火力発電は二酸化炭素を排出するために環境への
負荷をかけてしまうという問題点と、化石燃料の
石油や石炭、天然ガスのほとんどを海外からの
輸入に頼っているため、現在の円安傾向や世界的な
物価高に対応することが難しくなるという見方も
あります。

しかし、こういった問題が定量的な比較ではなく
いつのまにか「リニア推進=原発再稼働」という
まったく非科学的な論調に置き換えられてしまう
ということが過去幾度も繰り返されてきました。

アメリカは原子力発電を辞めました。スリーマイル
の事故を教訓に、建設・発電コストに加えて事故を
含む損害賠償コストのトータルで、経済合理性が
ないという評価に至ったからです。

日本の政策は定量的に評価し、議論して決めていく
というプロセスが未成熟なために、往々にして、
誰かの思惑、権威主義によって方針が決定されて
いく。その繰り返し。

これに関しては意思決定プロセスが合理的、
民主的な手続きであれば挙げる必要のない項目
なのですが、こういった訳の分からない"合唱"が
起こることが想定されるので、敢えて挙げさせて
いただきました。


④補足として「国家事業」

過去、国家事業として取り組まれたものを
思いつくまま上げると、新幹線、高速道路、
オリンピック、大阪万博など。
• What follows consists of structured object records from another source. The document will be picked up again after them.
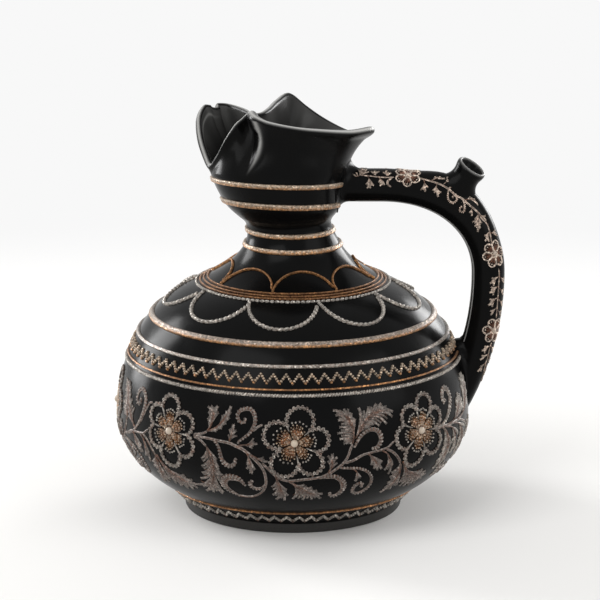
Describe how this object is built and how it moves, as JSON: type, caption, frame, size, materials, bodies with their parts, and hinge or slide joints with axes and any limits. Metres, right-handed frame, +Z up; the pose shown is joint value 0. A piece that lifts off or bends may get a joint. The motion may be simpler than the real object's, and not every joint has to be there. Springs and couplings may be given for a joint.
{
  "type": "ceramic jug",
  "caption": "Squat-bellied ceramic jug with a narrow neck, a pinched leaf-shaped mouth cup, a hollow loop handle with a small drinking spout, and raised bands and flowers.",
  "frame": {"origin": "middle of the flat underside of the foot", "axes": "+Z up along the belly's axis, +X towards the handle, -Y towards the viewer of the pictured side"},
  "size_m": [0.2436, 0.2242, 0.2533],
  "materials": {
    "clay": "matte unglazed dark clay",
    "glaze": "glossy near-black glaze",
    "champagne": "raised enamel with pale metallic sparkle",
    "gold": "raised enamel with gold sparkle",
    "silver": "raised enamel with silver-grey sparkle",
    "pearl": "satin pearl enamel"
  },
  "bodies": {
    "root": {"lower_belly": "glaze", "upper_belly": "glaze", "neck": "glaze", "mouth_cup": "glaze", "handle_tube": "glaze", "drinking_spout": "glaze", "foot_disc": "clay", "mouth_band_upper": "champagne", "mouth_band_lower": "champagne", "neck_band_upper": "champagne", "neck_band_lower": "champagne", "shoulder_band_wide": "champagne", "shoulder_band_thin": "silver", "rope_band": "silver", "gold_line": "gold", "lower_gold_line": "gold", "collar_ring_1": "gold", "collar_ring_2": "gold", "collar_ring_3": "gold", "collar_ring_4": "silver", "zigzag_upper": "champagne", "zigzag_lower": "silver", "upper_scallop_1": "gold", "upper_scallop_2": "gold", "upper_scallop_3": "gold", "upper_scallop_4": "gold", "upper_scallop_5": "gold", "upper_scallop_6": "gold", "upper_scallop_7": "gold", "upper_scallop_8": "gold", "lower_scallop_1": "silver", "lower_scallop_2": "silver", "lower_scallop_3": "silver", "lower_scallop_4": "silver", "lower_scallop_5": "silver", "lower_scallop_6": "silver", "lower_scallop_7": "silver", "lower_scallop_8": "silver", "lower_scallop_9": "silver", "flower_1": "silver", "flower_centre_1": "pearl", "flower_2": "silver", "flower_centre_2": "pearl", "flower_3": "silver", "flower_centre_3": "pearl", "flower_4": "silver", "flower_centre_4": "pearl", "flower_5": "silver", "flower_centre_5": "pearl", "flower_6": "silver", "flower_centre_6": "pearl", "flower_7": "silver", "flower_centre_7": "pearl"}
  },
  "joints": []
}
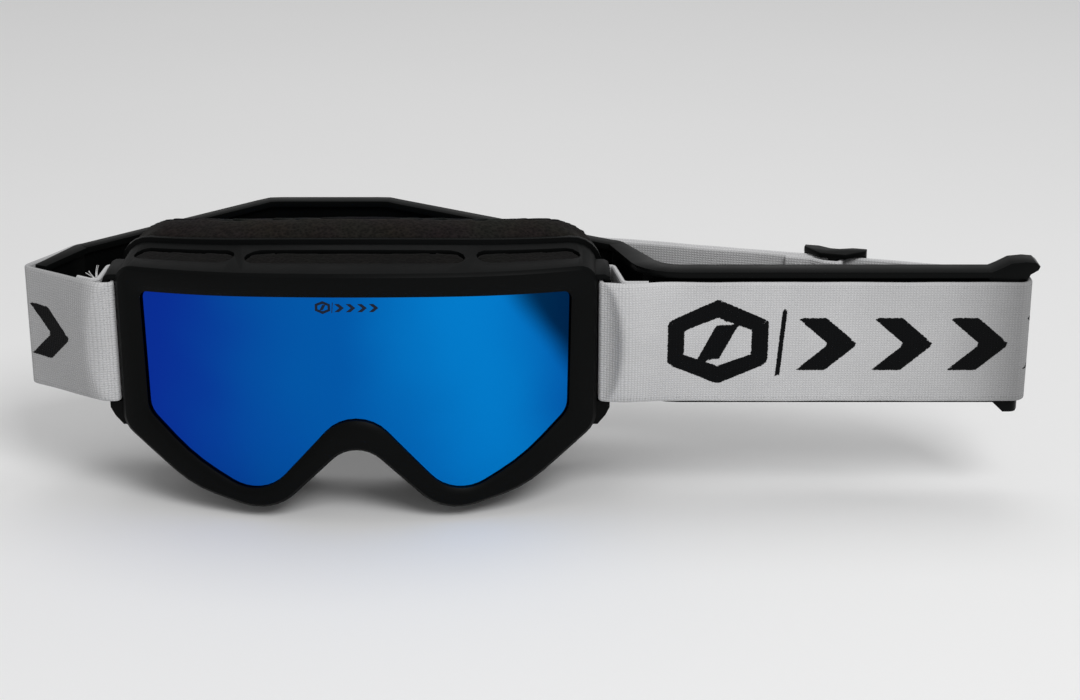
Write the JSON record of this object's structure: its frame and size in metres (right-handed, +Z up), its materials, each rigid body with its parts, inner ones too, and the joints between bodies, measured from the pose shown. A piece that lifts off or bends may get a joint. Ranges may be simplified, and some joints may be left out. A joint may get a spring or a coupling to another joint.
{
  "type": "motorcycle goggles",
  "caption": "Goggles with a curved mirror lens in a vented moulded frame, face foam, and a wide elastic strap with a slider, stretched on a moulded former.",
  "frame": {"origin": "middle of the face opening: symmetry plane, strap centre height, in the plane of the foam at the brow", "axes": "+X along the long stretched side of the strap (wearer's left), +Y from the lens towards the wearer's face, +Z up"},
  "size_m": [0.3637, 0.0932, 0.102],
  "materials": {
    "frame_tpu": "moulded satin black polyurethane",
    "mirror_lens": "blue mirror coating on polycarbonate",
    "foam": "open-cell polyurethane foam, brown-black",
    "facing": "brushed knit facing",
    "elastic": "woven elastic webbing, light grey-white",
    "thread": "polyester sewing thread",
    "former_abs": "moulded black ABS, satin gloss",
    "slider_acetal": "moulded black acetal"
  },
  "bodies": {
    "goggles": {"goggle_frame": "frame_tpu", "lens": "mirror_lens", "face_foam": "foam", "foam_facing": "facing", "top_vent_foam_left": "foam", "top_vent_foam_centre": "foam", "top_vent_foam_right": "foam", "cheek_vent_foam_left": "foam", "cheek_vent_foam_right": "foam", "strap_main": "elastic", "strap_return": "elastic", "strap_left": "elastic", "strap_ring": "slider_acetal", "tack_right": "thread", "tack_left": "thread", "tack_ring": "thread"},
    "former": {"strap_former": "former_abs"},
    "adjuster": {"strap_adjuster": "slider_acetal", "tack_adjuster": "thread"}
  },
  "joints": [
    {"name": "former_lift", "type": "slide", "parent": "goggles", "child": "former", "axis": [0, 0, 1], "range_m": [0, 0.055]},
    {"name": "adjuster_slide", "type": "slide", "parent": "goggles", "child": "adjuster", "axis": [-0.9644, 0.2644, 0], "range_m": [-0.03, 0.045], "deforming": ["strap_return"]}
  ]
}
一定の成功と
思われるものはすべて戦後の昭和期に集中して
いるような気もします。

その後、平成令和でいうと、北陸新幹線、
新東名、コロナワクチン、大阪万博(これから)
など、評価が分かれるようなものが目白押し
という印象を受けます。

戦争前に目を向けると、戦艦大和もそうでした。
乗組員に任命された若者が上官から
「大和が沈むときは日本が沈むときだ。
よかったな」(絶対に生きて帰れるぞ)
と言われて送り出されたといいます。

芸能人のタモリさんが、何かのときに
「これからは新しい戦前の時代がやって来る」
とコメントされたそうです。
私もそう思います。

選挙は、だれを選ぶか?ということが
焦点になりがちですが、そうではありません。
たれを選んだらいいか?だと選ぶ人がいない
ということに陥りがちです。

候補者はより多くの人が関心をひいてくれる
だろうものだけを厳選して主張しているから
です。

自分の関心のあることや問題意識を持っている
ことを主張してくれるとは限りません。
もちろん候補者自身そういった問題自体知ら
ないという場合の方が多いかもしれません。

ですので、単に公約や主張に耳を傾けるだけ
でなく、集会に参加して質問したり、色々な
形で選挙運動などに関わり、候補者にその主張
や問題意識を届けるというプロセスがもっと
あってもいいと思います。

政治にお金がかかる主な原因は、普段誰も
政治的な主張に耳を貸してくれないので、
運動員となる秘書やスタッフを有償で雇い、
郵送でチラシを送付したりする費用に消えて
無くなることだと思われます。

そして色々な人が色々な思いを表出すべきだと
思います。その方がよりよい選択ができるし
知らない間に取り返しの利かないことが決まって
しまっているということが無くなると思います。